The targeted use case

The use case for and reason why the SeekableFtpFileStream wrapper was implemented was to consume large amounts of large XML-files ZIP archived on an FTP server. The ZIP files are of 2.7 to 2.8 GB in size and steadily increasing over time.

The XML-file contained in each ZIP-file is, at writing time, slowly reaching 70 GB of raw text. The file consists of data from the danish vehicle registry and a new revision is published slightly before noon (CET) every Sunday. You can access the data publicly here via FTP.

In my case, the entries of the XML-file needed to be read, parsed, processed, normalized, filtered and stored in a database. Due to the inherent nature of humans manually inserting data into governmental systems, the data is filled with different variations of the same items, missing fields and not all types of data is interesting for my purpose. This causes the process of importing items to the database to be relatively CPU performing all kinds of checks and normalization, and RAM intensive due to caching, which results in a relative long running task even when applying multiple threads.

The processing of XML items is not the majority of the time consumption though. Right after publishing to the FTP, a large number of systems are starting to download the newest file for all kinds of purposes, the data is actually rather interesting and can be used for a wide array of purposes.
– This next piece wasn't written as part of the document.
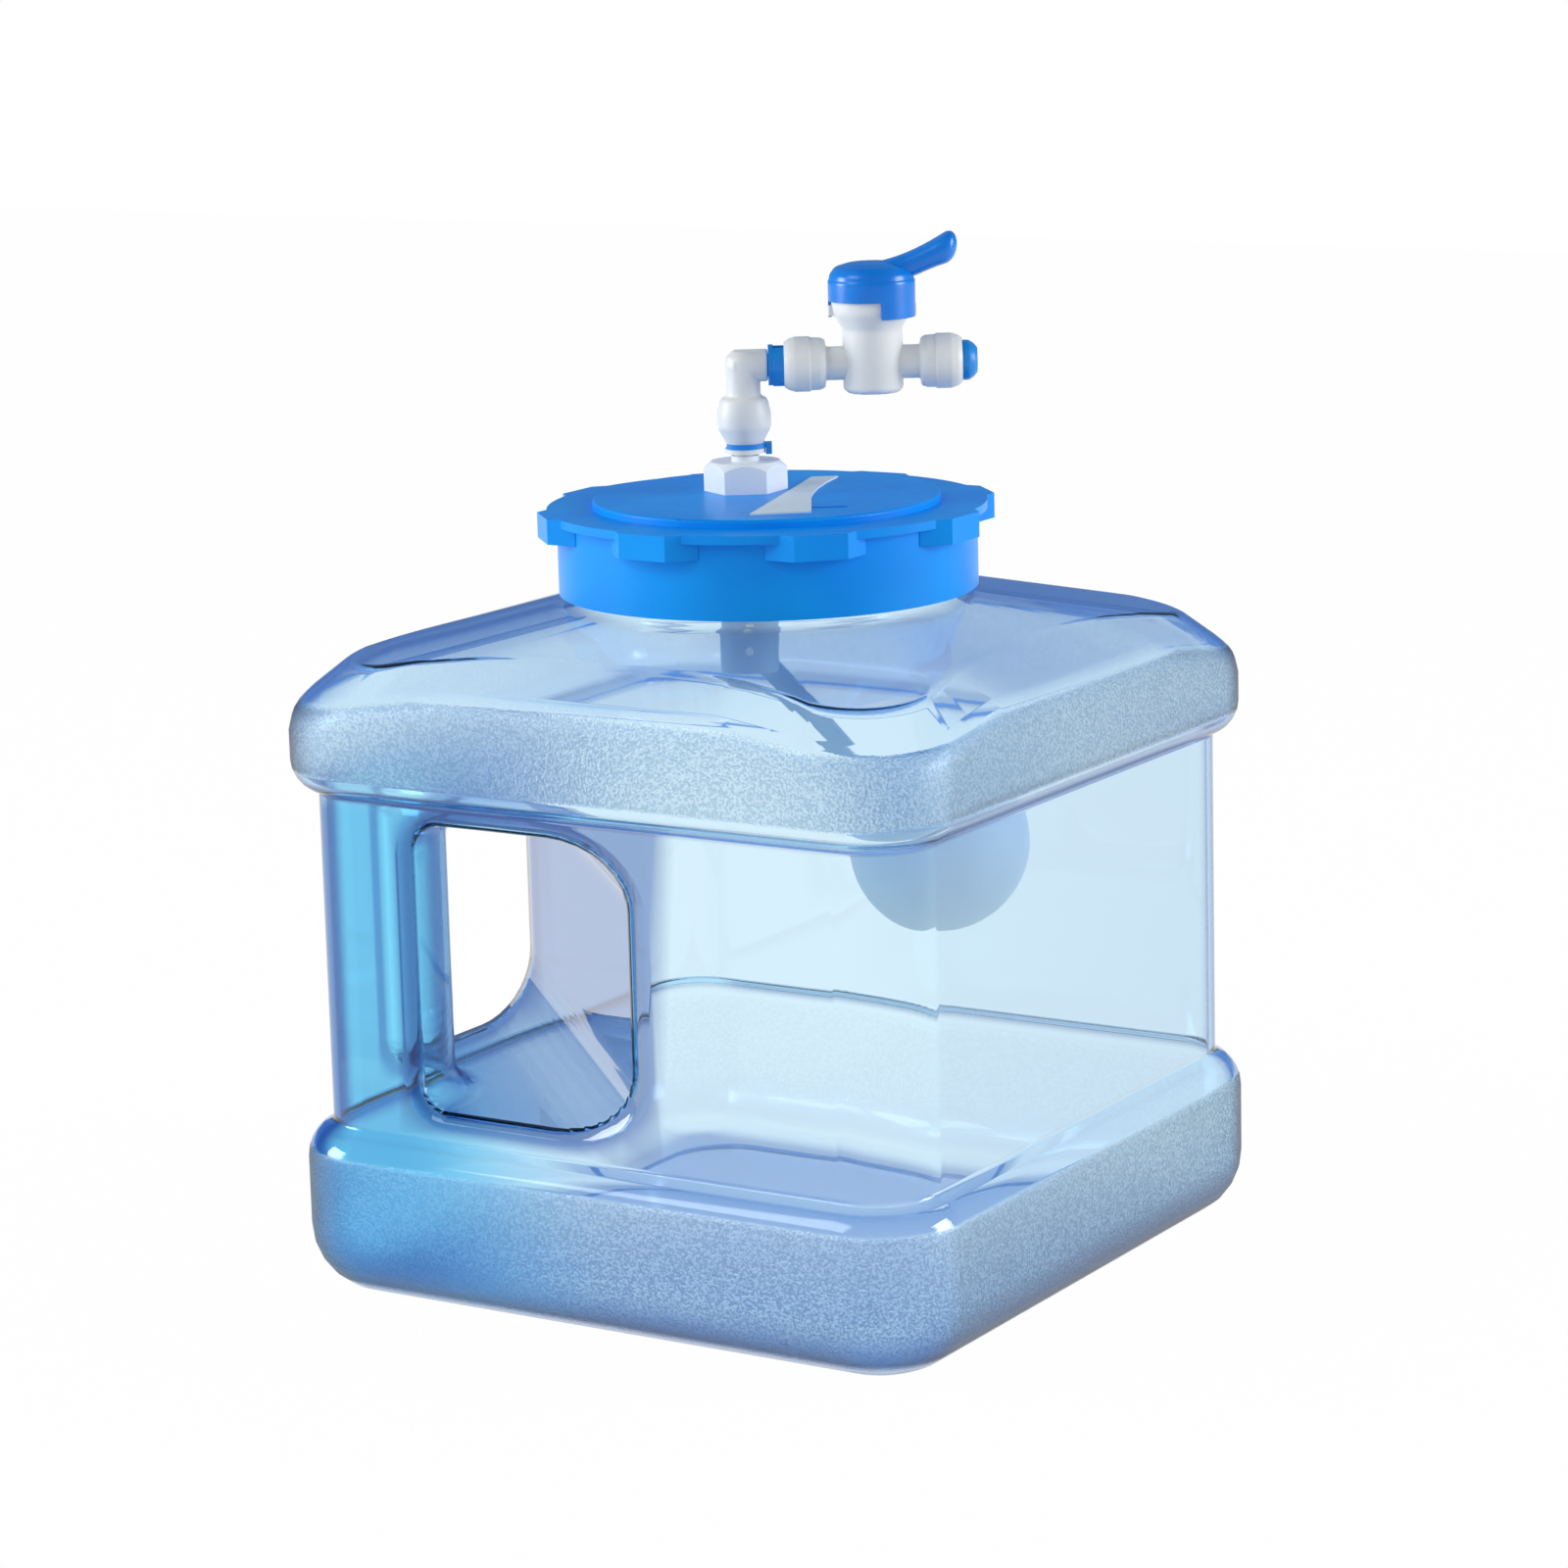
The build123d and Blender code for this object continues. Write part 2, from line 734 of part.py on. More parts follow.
# Elbow: push-fit barrel over the valve's tube, bent pipe, and the spigot into the tap
elbow_height = pipe_axis_height - bend_radius
with BuildPart() as elbow_body:
    add(
        turned(
            upright,
            valve_axis,
            [
                (0, barrel_bottom),
                (barrel_mouth_radius, barrel_bottom),
                (barrel_radius, barrel_bottom + barrel_length / 3),
                (barrel_top_radius + barrel_edge, barrel_top - barrel_edge),
                (barrel_top_radius, barrel_top),
                (pipe_radius, barrel_top + barrel_edge),
                (0, barrel_top + barrel_edge),
            ],
        )
    )
    with BuildLine(upright):
        riser = Line((0, barrel_top), (0, elbow_height))
        corner = JernArc(riser @ 1, riser % 1, bend_radius, -90)
        Line(corner @ 1, (elbow_arm_length, pipe_axis_height))
    with BuildSketch(valve_plane.offset(barrel_top)):
        Circle(pipe_radius)
    sweep()
    with BuildSketch(Plane(origin=upright.from_local_coords((bend_radius, pipe_axis_height)), z_dir=along)):
        Circle(tube_radius)
    extrude(amount=elbow_end - bend_radius)
    with BuildLine(upright):
        riser = Line((0, barrel_bottom), (0, elbow_height))
        corner = JernArc(riser @ 1, riser % 1, bend_radius, -90)
        Line(corner @ 1, (elbow_end, pipe_axis_height))
    with BuildSketch(valve_plane.offset(barrel_bottom)):
        Circle(pipe_bore_radius)
    sweep(mode=Mode.SUBTRACT)
    add(
        turned(
            upright,
            valve_axis,
            [
                (0, barrel_bottom),
                (collet_radius + collet_gap, barrel_bottom),
                (collet_radius + collet_gap, collet_top),
                (gland_radius, collet_top),
                (gland_radius, collet_top + gland_length),
                (socket_radius, collet_top + gland_length),
                (socket_radius, barrel_bottom + socket_depth),
                (0, barrel_bottom + socket_depth),
            ],
        ),
        mode=Mode.SUBTRACT,
    )
elbow_body.part.label = "elbow_body"
export_step(elbow_body.part, "parts/elbow_body.step")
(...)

This brings the FTP server to its knees concerning bandwidth and causes the actual download process to extend to between 6 and 9 hours on the first day.

By applying the method of streaming the ZIP-file directly from the FTP server, my application can start processing XML data from the first moment the download is initiated and the processing of XML data will be done simultaneously with the download finishing potentially saving many hours of processing and allowing lower powered systems to handle the task without loss of time as the limited bandwidth naturally also limited the required CPU resources consumed.